3. Evidence from the age dating and the obduction.
It is clear from the age determinations carried out on the ophiolite that it is of Ordovician age and was generated and abducted within the Arenig epoch. It was therefore not old crust at the time of obduction but young. Young crust tends to be thin and hotter than old, yet the metamorphic rocks at the sole of the ophiolite are required to have been buried by at least 30 km of rock (see Excursion 26). If the ophiolite were to be an arc-marginal basin assemblage which has collided with a subduction zone, then the thickness of the crust, its age and the age of obduction can easily be accounted for as shown in (Figure 26.3).

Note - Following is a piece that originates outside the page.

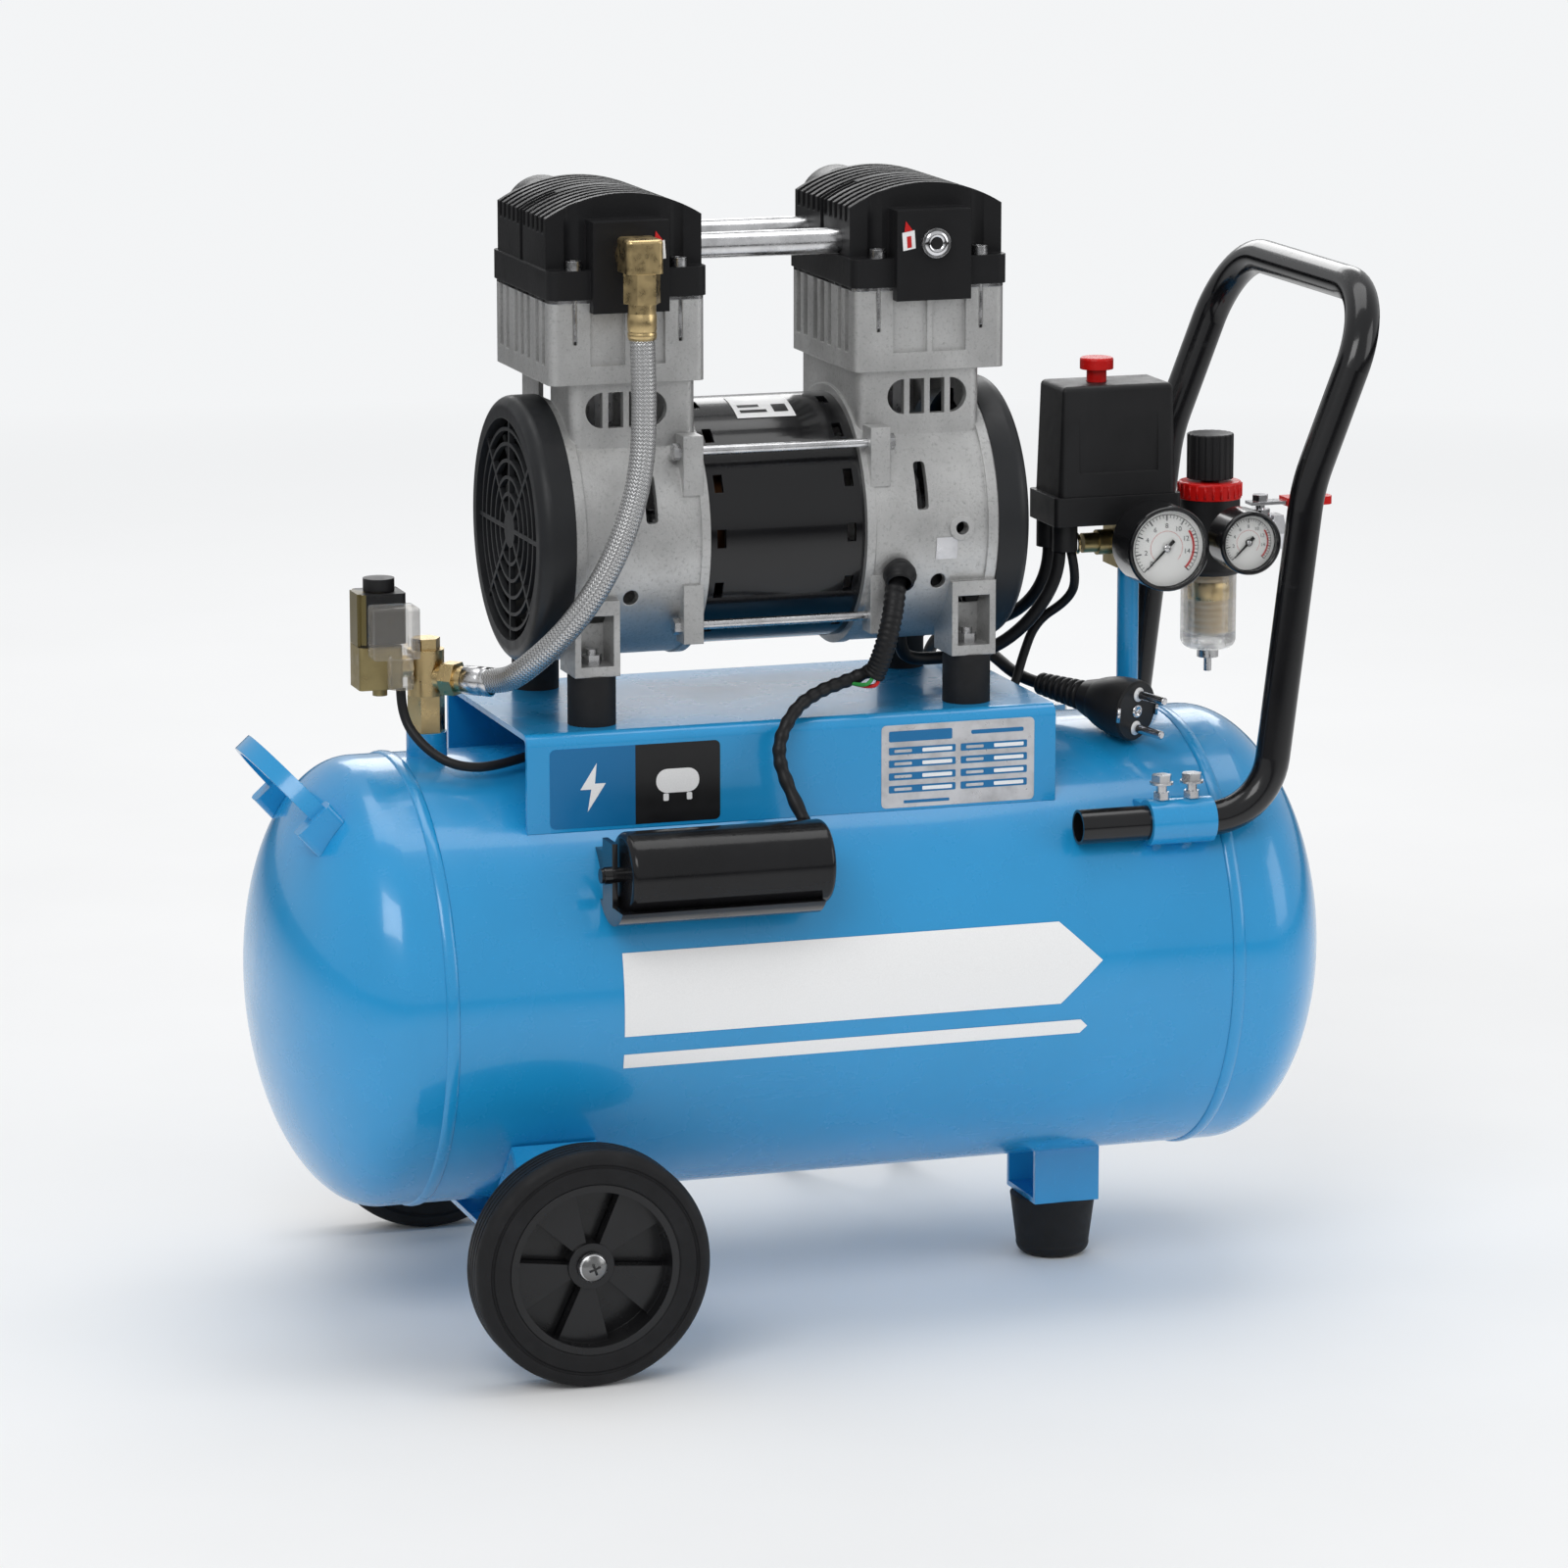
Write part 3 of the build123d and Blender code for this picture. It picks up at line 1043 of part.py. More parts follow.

Ophiolites with similar characteristics and roughly similar age to the Ballantrae Complex have been found in Newfoundland and SW along the Appalachians (Dunning and Krogh 1985). Ophiolites of this age have also been found in Scandinavia, and their widespread occurrence at this time suggests a long destructive margin to the northern continent of Laurentia (see Introduction). In most of these instances a marginal basin origin has been proposed for the ophiolites, and we may therefore infer that the oceanic crust being consumed at that time was quite old.
There is evidence within the Ballantrae Complex and elsewhere for a long history of subduction. There is a meta-pyroxenite block within the mélange at Knockormal which has yielded an age of 576 ±32 Ma. On most time-scales this date is Cambrian, and the composition of the block suggests its protolith to be basalt. If this is so, then it is probable that oceanic crust, older than 576 Ma was somewhere being consumed. Of course this event may not have taken place at Ballantrae; the block could have been tectonically transported from some distance. However, in the dating of island arc type andesitic and rhyolitic fragments from the Southern Uplands, Kelley and Bluck, (1989) found them to have ages of 560 Ma and 630 Ma respectively— again pointing to the presence of Cambrian subduction. Dempster and Bluck (1991) have shown that an ophiolite along the Highland Border zone was thrust onto the continent at about 537 Ma., and they further discuss the implications of these ages.
Attention should be drawn at this stage to the valuable systematic account of the Ballantrae area published by the British Geological Survey (Stone and Smellie 1988). It contains some helpful maps and photographs and should be used in conjunction with the ensuing excursion accounts.